C’est une décision rare prononcée par le Tribunal de commerce d’Annecy vendredi dernier : la reprise du site industriel d’Alpine Aluminium, à Cran-Gevrier en Haute-Savoie, par le groupe de Frank Supplisson, Industry, et par Alain Samson, de Samfi Invest, est annulée. Motif de cette annulation : les acquéreurs n’ont pas honoré leurs engagements concernant le maintien d’un certain nombre de salariés de l’entreprise. La vente d’Alpine Aluminium, alors en redressement judiciaire, avait pourtant été prononcée le 3 décembre 2019 par ce même tribunal de commerce d’Annecy. Les repreneurs, Samfi Invest et le groupe Industry s’étaient engagés à reprendre 49 des 85 salariés. Or, "le tribunal a constaté le maintien d’un seul salarié sur les 49 repris, et a considéré que l’engagement de création de 100 nouveaux emplois n’avait pas été tenu", note la procureure Line Bonnet dans un communiqué publié vendredi. "Les résolutions de plan de cession sont très rarement demandées, elles sanctionnent des manquements graves", souligne la procureure.
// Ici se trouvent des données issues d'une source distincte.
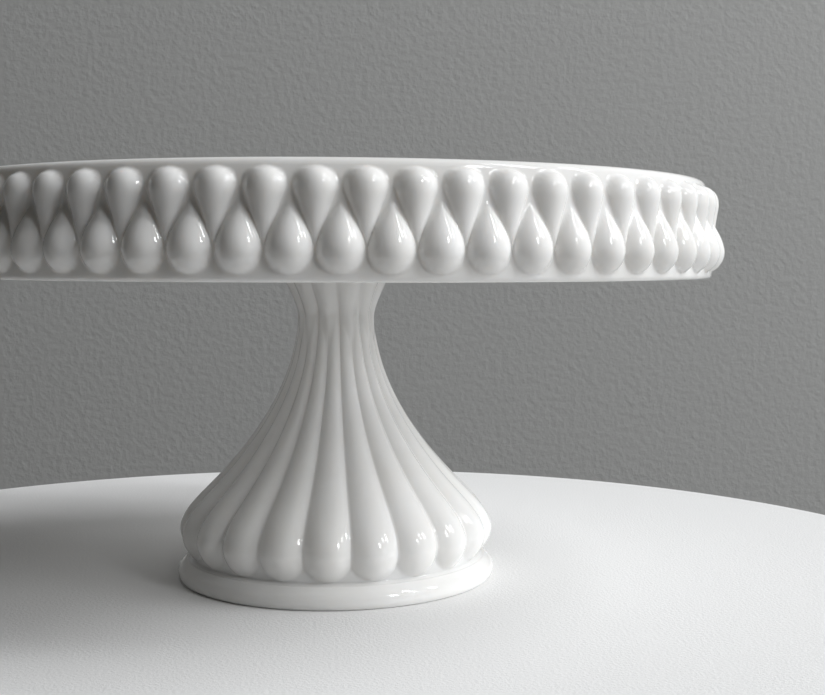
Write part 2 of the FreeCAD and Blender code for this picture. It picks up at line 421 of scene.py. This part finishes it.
# Flutes of the bell
FLUTES = 21
FLUTE_TURN = math.radians(-3.9)
DEPTH = 0.075                        # depth of a valley over the radius of the crest
VALLEY_FILLET = 0.8                  # depth of the fillet in a valley over the valley's depth
ARC = math.radians(66)               # half the arc that a flute's section is cut from
END_LENGTH = 8.7                     # length of a flute's round lower end
END_FALL = 0.6                       # how far the ground falls back over that length
LOBE_LOWEST = -0.6                   # a section is cut off here, below the ground
SINK = 1.35                          # how far the flutes sink under those of the flare
SINK_SPAN = (82.0, 106.0)            # heights between which they do

# Flutes of the flare, which start as points between the flutes of the bell
NECK_FLUTES = 12
NECK_TURN = math.radians(13.2)       # centre of the first of them at the top
NECK_SPAN = (80.0, 107.0)            # heights of the points and of the full width
NECK_HALF_WIDTHS = (1.0, 15.2)       # degrees, at these two heights
NECK_DEPTHS = (0.25, 1.4)            # depths of their section, at these two heights
NECK_CREST_Z = 92.0                  # up to here their crests rise out of the bell's valleys
NECK_STRAIGHT_Z = 114.0              # up to here they lean aside from their points
NECK_FILLET = 0.9
NECK_LEANS = (9.6, 13.8, 1.0, 5.3)   # degrees from centre to point; the pattern repeats
FLAT_LENGTH = 8.0                    # below the flat top, where their section gets shallower
FLAT_SHARE = 0.7                     # how much of its depth is gone at the top


def lobe(square):
    """Round section: 1 in the middle, 0 where the squared distance from it is sin(ARC) ** 2."""
    return (np.sqrt(np.clip(1 - square, 0.0, None)) - math.cos(ARC)) / (1 - math.cos(ARC))


def bell_face(r, z, turn):
    """Radius of the bell's flutes at a point (r, z) of the crest line.

    Below the bulb their round ends take over, and above the neck they sink into the flare.
    """
    crest = r if z >= BULB_Z else BULB_R
    deep = DEPTH * crest
    end = np.clip((BULB_Z - z) / END_LENGTH, 0, 1)
    ground = crest - deep - END_FALL * end - SINK * step(z, *SINK_SPAN)
    flute_pitch = FULL_TURN / FLUTES
    aside = wrapped(turn - FLUTE_TURN, flute_pitch) / (flute_pitch / 2)
    square = (aside * math.sin(ARC)) ** 2 + end * end
    face = ground + deep * np.maximum(lobe(square), LOBE_LOWEST)
    return smooth_max(face, np.full_like(turn, ground), VALLEY_FILLET * deep)


def neck_flutes():
    """Turn of the centre of each flute of the flare, and of its point from that centre.

    Every point is brought to the nearest valley between two flutes of the bell.
    """
    valleys = even_turns(FLUTES, FLUTE_TURN + math.pi / FLUTES)
    flutes = []
    for j, centre in enumerate(even_turns(NECK_FLUTES, NECK_TURN)):
        lean = math.radians(NECK_LEANS[j % len(NECK_LEANS)])
        gaps = wrapped(valleys - centre - lean, FULL_TURN)
        flutes.append((centre, lean + gaps[np.argmin(np.abs(gaps))]))
    return flutes


NECK = neck_flutes()


def neck_face(r, z, turn):
    """Radius of the flare's flutes at a point (r, z) of the crest line."""
    half_width = math.radians(np.interp(z, NECK_SPAN, NECK_HALF_WIDTHS))
    flat = FLAT_SHARE * step(z, FLARE_Z - FLAT_LENGTH, FLARE_Z)
    depth = np.interp(z, NECK_SPAN, NECK_DEPTHS) * (1 - flat)
    crest = r - DEPTH * r * (1 - step(z, NECK_SPAN[0], NECK_CREST_Z))
    aside = 1 - step(z, NECK_SPAN[0], NECK_STRAIGHT_Z)
    face = np.zeros_like(turn)
    for centre, lean in NECK:
        off = wrapped(turn - centre - lean * aside, FULL_TURN)
        face = np.maximum(face, crest - depth * (off / half_width) ** 2)
    return face


def pedestal_radius(r, z, turn):
    """Outer radius of the pedestal at a point (r, z) of the crest line."""
    face = bell_face(r, z, turn)
    if z >= NECK_SPAN[0]:
        face = smooth_max(face, neck_face(r, z, turn), NECK_FILLET)
    return face


def crest_rows():
    """Crest line points for the rows, closer on the round ends and at the neck."""
    crest_r, crest_z = CREST.T
    along = np.concatenate([[0], np.cumsum(np.hypot(np.diff(crest_r), np.diff(crest_z)))])
    closeness = 1 + BULB_CLOSE * (1 - step(crest_z, *BULB_CLOSE_SPAN))
    closeness += NECK_CLOSE * step(crest_z, *NECK_CLOSE_SPAN)
    rows = packed(along, closeness, PEDESTAL_ROWS)
    return zip(np.interp(rows, along, crest_r), np.interp(rows, along, crest_z))


def make_pedestal():
    """Fluted foot, from the top of its hollow down, round the foot ring and up the outside."""
    skin = Skin(looking_down=True)
    turns = even_turns(PEDESTAL_COLUMNS, FLUTE_TURN)
    skin.pole(HOLLOW_TOP_Z)
    skin.turned(HOLLOW, turns[::4])
    skin.turned(FOOT[:-1], turns)
    for r, z in crest_rows():
        skin.ring(ring(pedestal_radius(r, z, turns), z, turns))
    skin.close(FLARE_Z)
    return skin.build("glass_pedestal")


# ---------------------------------------------------------------- materials

def new_material(name):
    """Material that uses nodes, with its shader."""
    material = bpy.data.materials.new(name)
    material.use_nodes = True
    return material, material.node_tree.nodes["Principled BSDF"]


def set_inputs(node, values):
    for name, value in values.items():
        node.inputs[name].default_value = value


def add_node(material, kind, values):
    """New node of one kind, with some of its inputs set."""
    node = material.node_tree.nodes.new(kind)
    set_inputs(node, values)
    return node


def link(material, source, output, target, name):
    material.node_tree.links.new(source.outputs[output], target.inputs[name])


def add_noise(material, source, output, values):
    """Noise over the coordinates that come out of another node."""
    noise = add_node(material, "ShaderNodeTexNoise", values)
    link(material, source, output, noise, "Vector")
    return noise


def add_bump(material, shader, noise, *, strength, distance):
    """Let a noise raise the surface by up to a distance in metres."""
    bump = add_node(material, "ShaderNodeBump", {"Strength": strength, "Distance": distance})
    link(material, noise, "Fac", bump, "Height")
    link(material, bump, "Normal", shader, "Normal")


# Where on the noise each tint of the glass stands
CLOUD_TINTS = ((0.32, (0.825, 0.815, 0.795, 1)), (0.70, (0.875, 0.87, 0.86, 1)))
SEED_STEPS = (1.0, 0.37, -0.21)      # where a seed moves the noise to, along X, Y and Z


def milk_glass(name, seed):
    """Opaque white pressed glass: faint cloudiness, handling marks and fire-polished ripple."""
    material, shader = new_material(name)
    where = add_node(material, "ShaderNodeTexCoord", {})
    location = [seed * size for size in SEED_STEPS]
    place = add_node(material, "ShaderNodeMapping", {"Location": location})
    link(material, where, "Object", place, "Vector")

    cloud = add_noise(material, place, "Vector", {"Scale": 22.0, "Detail": 4.0, "Distortion": 1.2})
    tint = add_node(material, "ShaderNodeValToRGB", {})
    for element, (position, colour) in zip(tint.color_ramp.elements, CLOUD_TINTS):
        element.position = position
        element.color = colour
    link(material, cloud, "Fac", tint, "Fac")
    link(material, tint, "Color", shader, "Base Color")

    marks = add_noise(material, place, "Vector", {"Scale": 160.0, "Detail": 3.0})
    gloss = add_node(material, "ShaderNodeMapRange", {"To Min": 0.03, "To Max": 0.07})
    link(material, marks, "Fac", gloss, "Value")
    link(material, gloss, "Result", shader, "Roughness")

    ripple = add_noise(material, place, "Vector", {"Scale": 55.0, "Detail": 1.0})
    add_bump(material, shader, ripple, strength=0.25, distance=0.0003)

    set_inputs(shader, {
        "IOR": 1.52,
        "Subsurface Weight": 0.5,
        "Subsurface Radius": (1.0, 0.95, 0.9),
        "Subsurface Scale": 0.005,
    })
    return material


def plain_material(name, colour, grain, depth):
    """Rough, dull surface with a fine grain."""
    material, shader = new_material(name)
    where = add_node(material, "ShaderNodeTexCoord", {})
    noise = add_noise(material, where, "Object", {"Scale": grain, "Detail": 5.0})
    add_bump(material, shader, noise, strength=0.4, distance=depth)
    set_inputs(shader, {"Base Color": colour, "Roughness": 0.9})
    return material


def pale_cloth():
    return plain_material("pale_cloth", (0.84, 0.838, 0.835, 1), grain=900.0, depth=0.0004)


def grey_wall():
    return plain_material("grey_wall", (0.385, 0.385, 0.378, 1), grain=120.0, depth=0.003)


# ---------------------------------------------------------------- surroundings

FLOOR_R = 0.259
FLOOR_X, FLOOR_Y = -0.012, -0.022
BACKDROP_HALF, BACKDROP_Y = 3.0, 1.3
BACKDROP_HEIGHTS = (-1.2, 2.4)
WINDOW_FAR = 4.0
WINDOW_AIM = Vector((0, 0, 0.1))
WINDOW_COLOUR = (0.97, 0.985, 1.0)
WORLD_COLOUR = (1.0, 0.96, 0.87, 1)
WORLD_STRENGTH = 0.039
# name, turn from the front and rise in degrees, width and height in metres, power in watts
SOFT_WINDOWS = (
    ("window_low", 70, 10, 3.4, 1.2, 66),
    ("window_middle", 86, 36, 2.8, 1.8, 54),
    ("window_high", 80, 61, 2.8, 1.6, 60),
)
PANES = (
    ("pane_tall", 62, 43, 0.32, 1.6, 29),
    ("pane_short", 42, 29, 0.42, 0.9, 22),
    ("pane_side", 80, 33, 0.32, 0.8, 15),
)


def flat_piece(name, points, material):
    """One flat face in the scene."""
    mesh = bpy.data.meshes.new(name)
    mesh.from_pydata(points, [], [list(range(len(points)))])
    mesh.materials.append(material)
    return placed(name, mesh)


def make_floor():
    """Round table top under a pale cloth."""
    points = [(FLOOR_X + FLOOR_R * math.sin(turn), FLOOR_Y - FLOOR_R * math.cos(turn), 0.0)
              for turn in even_turns(256)]
    obj = flat_piece("floor", points, pale_cloth())


def make_backdrop():
    """Plain wall some way behind the stand."""
    low, high = BACKDROP_HEIGHTS
    half = BACKDROP_HALF
    corners = (-half, low), (half, low), (half, high), (-half, high)
    obj = flat_piece("backdrop", [(x, BACKDROP_Y, z) for x, z in corners], grey_wall())


def area_light(name, turn, rise, width, height, power):
    """Rectangular light that faces the stand from a turn and a rise in degrees."""
    turn, rise = math.radians(turn), math.radians(rise)
    level = math.cos(rise)
    away = Vector((level * math.sin(turn), -level * math.cos(turn), math.sin(rise)))
    light = bpy.data.lights.new(name, "AREA")
    light.shape = "RECTANGLE"
    light.size = width
    light.size_y = height
    light.energy = power
    light.color = WINDOW_COLOUR
    place = WINDOW_AIM + away * WINDOW_FAR
    obj = placed(name, light)
    obj.location = place
    obj.rotation_euler = (WINDOW_AIM - place).to_track_quat("-Z", "Y").to_euler()
    return obj


def make_lights():
    """Soft window light from the right, and panes that show in the glass as small highlights."""
    for windows, shows in ((SOFT_WINDOWS, False), (PANES, True)):
        for window in windows:
            area_light(*window).visible_glossy = shows


def make_world():
    """Dim warm light from all sides, and plain colours without a film look."""
    world = bpy.context.scene.world or bpy.data.worlds.new("world")
    bpy.context.scene.world = world
    world.use_nodes = True
    set_inputs(world.node_tree.nodes["Background"], {"Color": WORLD_COLOUR, "Strength": WORLD_STRENGTH})
    bpy.context.scene.view_settings.view_transform = "Standard"


# ---------------------------------------------------------------- camera

CAMERA_PLACE = (-0.0044, -0.4831, 0.1144)
YAW, PITCH_DOWN, ROLL = 0.0875, 0.0656, 0.0024      # radians, from a level look along +Y


def make_camera():
    """View from the front, just below the rim; the plate's left end is outside the picture."""
    camera = bpy.data.cameras.new("camera")
    camera.sensor_width = 36.0
    camera.lens = 57.67
    camera.shift_x = -0.0333
    camera.clip_start = 0.01
    camera.clip_end = 20
    level = math.cos(PITCH_DOWN)
    ahead = Vector((math.sin(YAW) * level, math.cos(YAW) * level, -math.sin(PITCH_DOWN)))
    flat_right = Vector((math.cos(YAW), -math.sin(YAW), 0))
    plumb_up = flat_right.cross(ahead)
    right = math.cos(ROLL) * flat_right + math.sin(ROLL) * plumb_up
    up = math.cos(ROLL) * plumb_up - math.sin(ROLL) * flat_right
    turn = Matrix((right, up, -ahead)).transposed().to_4x4()
    obj = placed("camera", camera)
    obj.matrix_world = Matrix.Translation(CAMERA_PLACE) @ turn
    bpy.context.scene.camera = obj


# ---------------------------------------------------------------- scene

PIECES = ((make_plate, "plate", 1.0), (make_wafer, "joint_wafer", 2.0), (make_pedestal, "pedestal", 3.0))
for make, node, seed in PIECES:
    piece = make()
    piece.data.materials.append(milk_glass("milk_glass_" + node, seed))
    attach(piece, "root")
    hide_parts(node)

make_floor()
make_backdrop()
make_lights()
make_world()
make_camera()

bpy.context.view_layer.update()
Autre engagement "balayé" par les repreneurs selon le parquet : la promesse de maintenir l’activité d’origine d’Alpine Aluminium. Un manquement à forte portée symbolique pour la région et ses habitants puisque l’entreprise de transformation de l’aluminium représentait le dernier grand site industriel historique en activité de l’agglomération d’Annecy, héritage direct des Forges de Crans, exploitées depuis le XVIIIe siècle. "Frank Supplisson a vendu tout le stock d’aluminium et les machines peu de temps après le rachat du site", explique pour sa part Thierry Billet, l’avocat des salariés, à l’origine de la plainte. Preuve selon lui que le repreneur d’entreprises en difficulté n’avait nullement l’intention de poursuivre l’activité du site industriel.
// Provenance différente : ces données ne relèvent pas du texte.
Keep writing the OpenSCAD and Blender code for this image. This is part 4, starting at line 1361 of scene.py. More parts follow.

Une enquête au pénal visant Frank Supplisson est en cours

La bataille juridique ne fait que commencer : Samfi Invest a annoncé son intention de faire appel de la décision du tribunal de commerce d’Annecy. Selon l’avocat de Samfi Invest, Brice Lacoste, cité par France Bleu Savoie, "le groupe veut démontrer qu’il est capable de faire de ce lieu un site générateur d’emploi". Ce qui selon lui, passera forcément par la transformation de l’ancien site industriel et le développement d’activités annexes à l’aluminium, dont le secteur en France, est mal en point. Le projet de reconversion du site d’Alpine Aluminium serait également ralenti par un arrêté de la préfecture de Haute-Savoie, a sous-entendu Brice Lacoste. Cet arrêté est en vigueur depuis le mois de mai et interdit l’accès à certaines parties du site, considérées comme polluées. Il serait donc impossible de proposer ces parcelles à des entreprises qui voudraient venir s’installer, et ainsi de créer de l’emploi. La dépollution de la friche d’Alpine Aluminium est toujours en cours, une opération dans laquelle Samfi Invest aurait déjà dépensé près de huit millions d’euros, selon l’avocat du groupe, cité par France Bleu.
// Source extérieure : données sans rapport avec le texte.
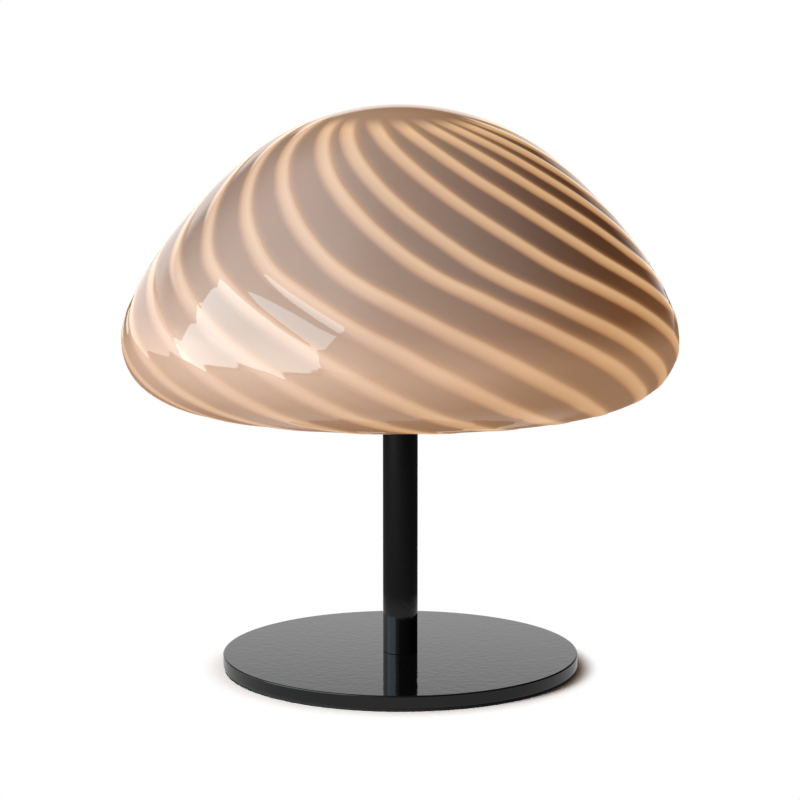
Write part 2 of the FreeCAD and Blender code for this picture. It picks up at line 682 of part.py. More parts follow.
NODES = {
    "base_pad": base_pad,
    "base_plate": base_plate,
    "base_screws": base_screws,
    "cord_bush": cord_bush,
    "stem_foot_plug": stem_foot_plug,
    "stem_tube": stem_tube,
    "stem_head_plug": stem_head_plug,
    "carrier_nipple": carrier_nipple,
    "shade_carrier": shade_carrier,
    "carrier_gasket": carrier_gasket,
    "earth_tag": earth_tag,
    "carrier_nut": carrier_nut,
    "holder_bush": holder_bush,
    "holder_grub_screw": grub_screw,
    "holder_cap": holder_cap,
    "holder_insert": holder_insert,
    "holder_skirt": holder_skirt,
    "screw_shell": screw_shell,
    "centre_contact": centre_contact,
    "shell_contact": shell_contact,
    "terminal_screws": terminal_screws,
    "bulb_eyelet": bulb_eyelet,
    "bulb_insulator": bulb_insulator,
    "bulb_cap": bulb_cap,
    "bulb_housing": bulb_housing,
    "bulb_board": bulb_board,
    "bulb_globe": bulb_globe,
    "shade_glass": shade_glass,
    "swirl_canes": swirl_canes,
}

os.makedirs("parts", exist_ok=True)
for node, make in NODES.items():
    make().exportStep("parts/" + node + ".step")
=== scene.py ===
import math
import bmesh
import bpy
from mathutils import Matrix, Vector


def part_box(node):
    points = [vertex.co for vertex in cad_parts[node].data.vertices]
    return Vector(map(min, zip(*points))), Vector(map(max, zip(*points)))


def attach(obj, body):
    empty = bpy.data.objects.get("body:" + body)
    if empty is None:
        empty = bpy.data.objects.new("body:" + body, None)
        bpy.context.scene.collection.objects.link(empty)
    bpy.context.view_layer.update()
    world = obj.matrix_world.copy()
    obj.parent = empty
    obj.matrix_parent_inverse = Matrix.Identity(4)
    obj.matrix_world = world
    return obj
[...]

L’affaire n’a pas fini de faire parler d’elle. Au-delà de la décision d’annulation de tribunal de commerce le 30 septembre, une enquête au pénal pour escroquerie au jugement et abus de faiblesse visant Frank Supplisson est toujours en cours. Les investigations ont débuté à la fin de l’année 2020, suite à un signalement de l’avocat Thierry Billet. Ce dernier accuse Frank Supplisson d’avoir mis en place "un stratagème" pour se séparer de ses collaborateurs sans avoir "à payer l’amende prévue initialement et devoir en répondre devant le tribunal de commerce".

Des licenciements "négociés" dans un hôtel

Alors que 49 des 85 salariés d’Alpine Aluminium étaient repris en 2019, la justice avait fixé une pénalité de 12 500 euros pour chaque nouveau licenciement économique qui interviendrait dans les trois ans. Or selon l’avocat, ses clients ont été "convoqués par SMS un par un dans un hôtel d’Annecy pour essayer de les persuader " de toucher directement 12 500 euros tout en étant licenciés pour faute grave. Huit d’entre eux ont signé la transaction, deux autres ont refusé et font l’objet d’un licenciement économique sans que soient mises en œuvre" les mesures sociales prévues par la procédure", explique Thierry Billet. L’avocat des salariés attend désormais la décision du tribunal correctionnel. Frank Supplisson est également poursuivi depuis avril dernier, cette fois dans le cadre du rachat du groupe sidérurgique lorrain Ascométal en 2014.